Si fuera un joven musulmán que vive en Molenbeek, estos días me preguntaría si no soy un idiota y un pelagatos por no haberme unido a los salvajes del ISIS. Digo Molenbeek, aunque podría citar las banlieues francesas, porque ese barrio de la capital belga se está presentado en los medios como si fuera el lugar más miserable, más injusto y más falto de oportunidades para prosperar. Yo no lo conozco, pero me atrevo a decir que Molenbeek no es Somalia. Ni Yemen. Ni un shantytown de los muchos que hay en el planeta. Incluso me atreveré a dudar de que sea un barrio dejado de la mano del Estado del Bienestar belga.
Pero a lo que iba: si yo fuera. Si fuera ese joven musulmán de Molenbeek, desempleado como tantos otros jóvenes y no tan jóvenes en esta larga crisis económica, me estaría diciendo que debo de ser raro, rarito, para no haber manifestado mi frustración, mi desarraigo, mi indignación por vivir en un piélago de injusticia tan atroz metiéndome a terrorista de la peor calaña. Porque esa sería la opción natural de acuerdo con todos los intentos de explicación del terrorismo yihadista que empiezan y acaban en el viejo determinismo socioeconómico. En la idea de que el terrorismo viene a ser el grito de los desesperados.

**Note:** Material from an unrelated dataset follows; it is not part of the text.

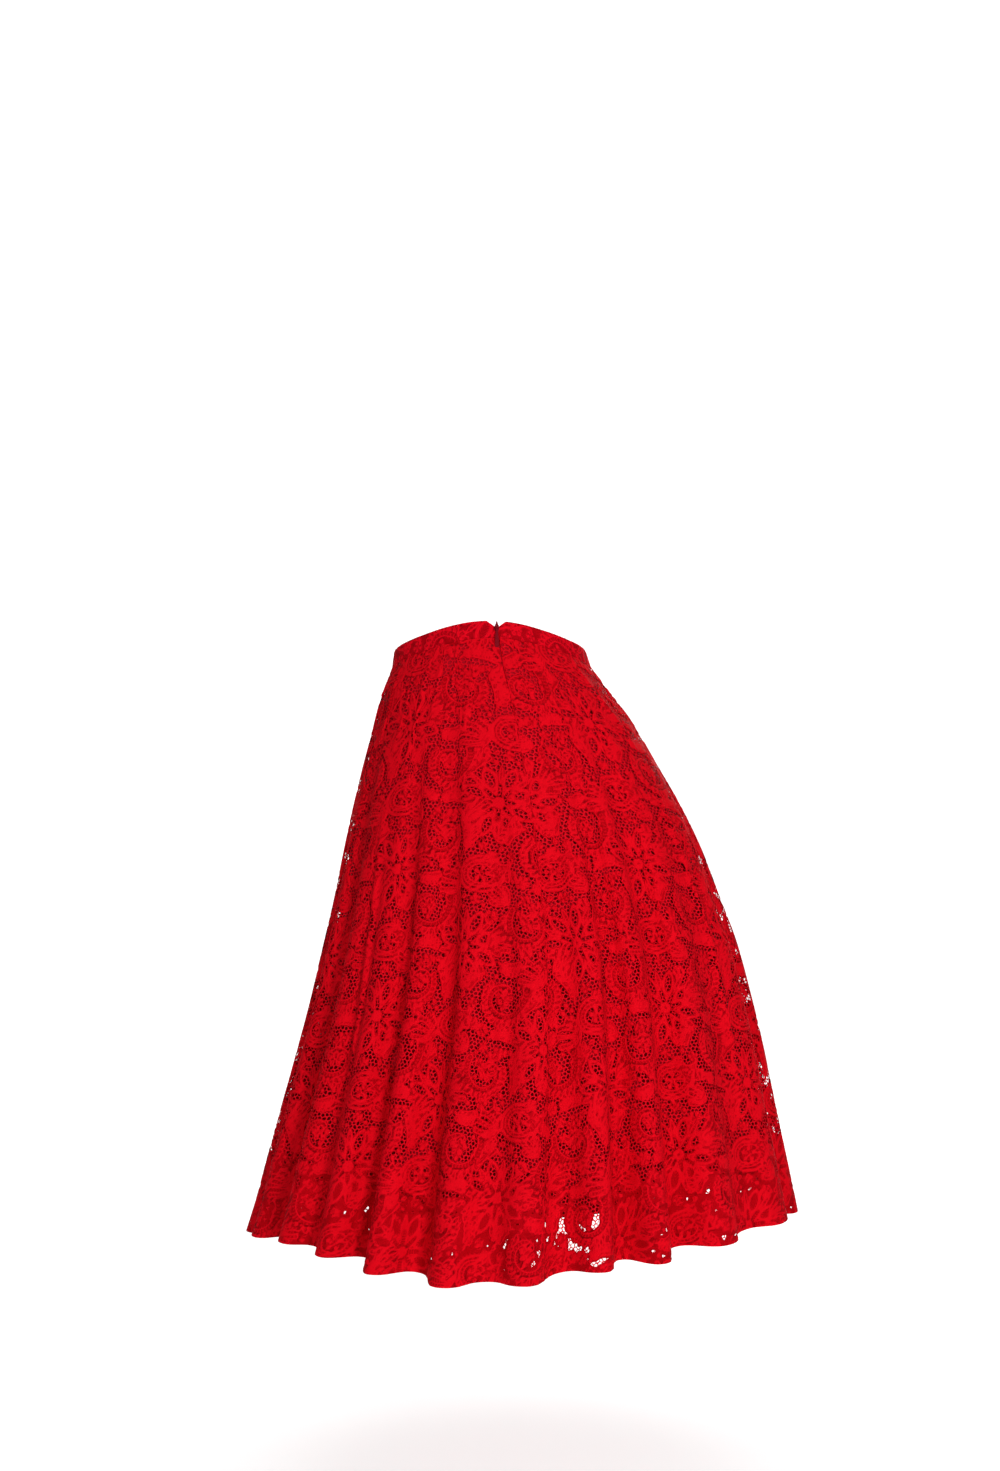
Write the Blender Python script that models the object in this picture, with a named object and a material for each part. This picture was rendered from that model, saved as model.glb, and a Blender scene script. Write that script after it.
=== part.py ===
"""A lined lace skirt with deep flutes, in the hollow form that it takes when it is worn.

Metres, +Z up. The wearer faces -Y, so the centre back with its zip is at +Y and the wearer's left is +X.
The origin is the middle of the waist, level with the top of the waistband at the side seams.
"""

import math
from collections import namedtuple

import bmesh
import bpy
from mathutils import Matrix, Vector

MM = 0.001
SEAM_GAP = 0.3 * MM

# Materials, each with the thickness of the walls or plates made of it
Stuff = namedtuple("Stuff", "thickness colour roughness metallic")
LACE = Stuff(thickness=1.2 * MM, colour=(0.50, 0.004, 0.010), roughness=0.70, metallic=0.0)
LINING = Stuff(thickness=1.0 * MM, colour=(0.42, 0.003, 0.008), roughness=0.45, metallic=0.0)
BAND = Stuff(thickness=2.6 * MM, colour=(0.46, 0.003, 0.012), roughness=0.65, metallic=0.0)
TAPE = Stuff(thickness=0.8 * MM, colour=(0.22, 0.002, 0.006), roughness=0.80, metallic=0.0)
METAL = Stuff(thickness=1.0 * MM, colour=(0.20, 0.003, 0.006), roughness=0.35, metallic=0.6)

# Waist: half an ellipse each side, standing higher at the centre back than at the sides
WAIST_HALF_WIDTH = 0.123
WAIST_HALF_DEPTH = 0.093
WAIST_MEAN_LIFT = 6.4 * MM
WAIST_TILT = 24.7 * MM
WAIST_PEAK = 2.0 * MM
BAND_HEIGHT = 22.0 * MM
BAND_ROWS = 3
BAND_COLUMNS_PER_FLUTE = 4
NOTCH_HALF_WIDTH = 12.0 * MM
NOTCH_DEPTH = 9.0 * MM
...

La idea, tan plana y probadamente errada, es que las personas -los jóvenes musulmanes en este caso- se radicalizan y se dedican al asesinato, la crueldad y la barbarie a causa de la pobreza, la marginación, la injusticia, la discriminación: en definitiva, por los fallos y defectos de nuestras sociedades. Cuanto más crítico sea uno con nuestras sociedades, cuanto más las rechace, cuanto menos quiera reconocer sus logros, más se apuntará a esa explicación. Así confirma su propia visión, negativa y contraria, de la sociedad en la que vive.
Así confirma el crítico social -y cuidado quien no lo sea en grado superlativo: es un conformista inane, un legitimador de un estado de cosas intolerable- que lleva razón en su cultura adversaria. Para él, la prueba, una más, de que nuestras sociedades son intrínseca e irremediablemente injustas y malvadas es que producen terroristas. Es que conducen a los jóvenes musulmanes a los brazos del islamismo radical. Y si viven en Molenbeek, no sólo es natural que se echen en sus brazos: es inevitable.
Por supuesto que hay condiciones socioeconómicas que contribuyen al caldo de cultivo de la radicalización islamista en Europa. Pero ¿no hay más? ¿Eso es todo? ¿Son realmente las primordiales? ¿Cómo explican los que establecen nexo causal entre el terrorismo, la pobreza y la injusticia que el principal sospechoso de la masacre de París, residente en Molenbeek, sea miembro de una familia relativamente acomodada e ingresara en un buen colegio, donde no duró, por cierto, más de un año? ¿Por qué hemos de pensar que los que entran en el ISIS lo hacen movidos por las injusticias y no por el oscuro deseo de matar?
En el aluvión de explicaciones socioeconómicas, tan caras, insisto, a los flageladores de nuestras sociedades, hay muchas carencias, pero una es clamorosa: no tienen en cuenta los agravios inventados o exagerados. No siempre la percepción de injusticia y maltrato tiene fundamento real. Antes de darla por justificada, habrá que comprobar cuánto hay en ella de realidad y cuánto no. De lo contrario, se alimenta un victimismo que contribuye a la radicalización de los jóvenes musulmanes europeos. Si uno escucha un día tras otro que es despreciado, humillado, excluido u odiado por ser musulmán, tenderá a culpar de sus problemas a la sociedad en la que vive y a aborrecerla. No es el mejor camino para hacerse una vida en ella.
Estos días circula el mensaje de que "odiar a los musulmanes" juega a favor de los yihadistas. Victimizar a los musulmanes también juega a su favor. Además, despide un desagradable tufo paternalista.